India unveils Rs 250 billion plan for electronics components manufacturing

  • Industry News
  • Jan 07,25
The scheme will adopt a different incentive structure, as components and subassemblies are capital-intensive, unlike smartphones where smaller investments are required for larger manufacturing operations.
India unveils Rs 250 billion plan for electronics components manufacturing

The finance ministry has approved an incentive scheme worth nearly $3 billion (approximately Rs 250 billion) to encourage local manufacturing of electronics components.

The proposal is expected to be approved by the cabinet later this month and will be rolled out in April, according to government sources. Over the next five to six years, the scheme is expected to generate production of electronics components worth $50-60 billion.
The initial discussions between the Ministry of Electronics and IT (MeitY) and the finance ministry considered a budget of Rs 300-400 billion. However, after receiving industry estimates on investments, demand, and production, the finance ministry opted for a lower amount to ensure full utilisation of the fund pool. This approach contrasts with the production-linked incentive (PLI) schemes for smartphones and IT hardware, which have seen underutilisation of their allocated budgets.

Officials indicated that the fund could be revised upwards if the entire amount is utilised. Unlike the smartphone PLI scheme, where companies receive incentives based on production thresholds (ranging from 4-6%), incentives for this component scheme will vary according to product types, factoring in localisation and manufacturing challenges compared to countries like China and Vietnam. Products facing higher manufacturing constraints will receive greater incentives, with rewards linked to the level of localisation achieved.

The scheme will adopt a different incentive structure, as components and subassemblies are capital-intensive, unlike smartphones where smaller investments are required for larger manufacturing operations. “Developing a component manufacturing ecosystem requires significant investments,” said one official.

Ahead of the rollout, the domestic electronics industry is requesting a reduction in customs duties on certain smartphone parts. They argue that high duties undermine the effectiveness of incentives, particularly for components that are heavily imported. The industry is also asking the finance ministry to review these duties in the upcoming Budget.

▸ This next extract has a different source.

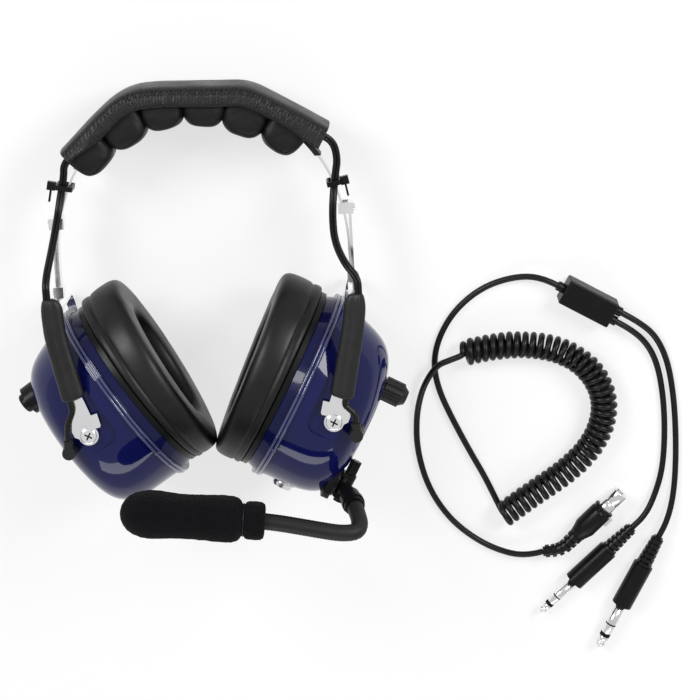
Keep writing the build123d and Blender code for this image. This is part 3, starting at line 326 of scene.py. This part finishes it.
# ---------------------------------------------------------------- the cord set
CORD = 1.8                          # the cord's radius, and its height where it lies on the floor
COIL_RADIUS, COIL_HEIGHT, COIL_TURNS, TURN_STEPS = 6.2, 8.0, 44.5, 14
COIL_NARROW = 0.55                  # the first half turn grows from this share of the radius
BOX_HALF, BOX_SPREAD = 20, 3        # half the junction box's length, and each lead's distance from its middle
BOOT_AND_BARREL = 47.5              # from a lead's end to its plug's shaft
EXIT_RUN, BOOT_RUN = 2, 16          # how far a lead runs on into its boot

plug_way = Vector((0.725, 0.689, 0)).normalized()
plug_back = Vector((203.0, -172.0, 6.6))
plug_exit = plug_back + Vector((-19.6, -8.9, 0))
box_way = Vector((0.853, -0.522, 0)).normalized()
box_side = Vector((0.522, 0.853, 0)).normalized()
box_centre = Vector((213.5, -28.0, 6.5))
box_in = box_centre - box_way * BOX_HALF
box_out_c = box_centre + box_way * BOX_HALF - box_side * BOX_SPREAD
box_out_d = box_centre + box_way * BOX_HALF + box_side * BOX_SPREAD
mic_end, mic_way = Vector((236.0, -169.0, 6.0)), Vector((-0.736, -0.677, 0)).normalized()
phone_end, phone_way = Vector((251.4, -176.0, 6.0)), Vector((-0.474, -0.881, 0)).normalized()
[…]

The scheme aims to create a robust ecosystem for component manufacturing, driven by India's projected demand for electronic components, which is expected to rise to $240 billion by 2030, up from $45.5 billion in 2023. This surge is mainly due to increasing local production of mobile phones. The government’s goal is to raise the local value addition in electronics manufacturing to 35-40% over the course of the scheme, with the eventual target of reaching 50% from the current 15-18%.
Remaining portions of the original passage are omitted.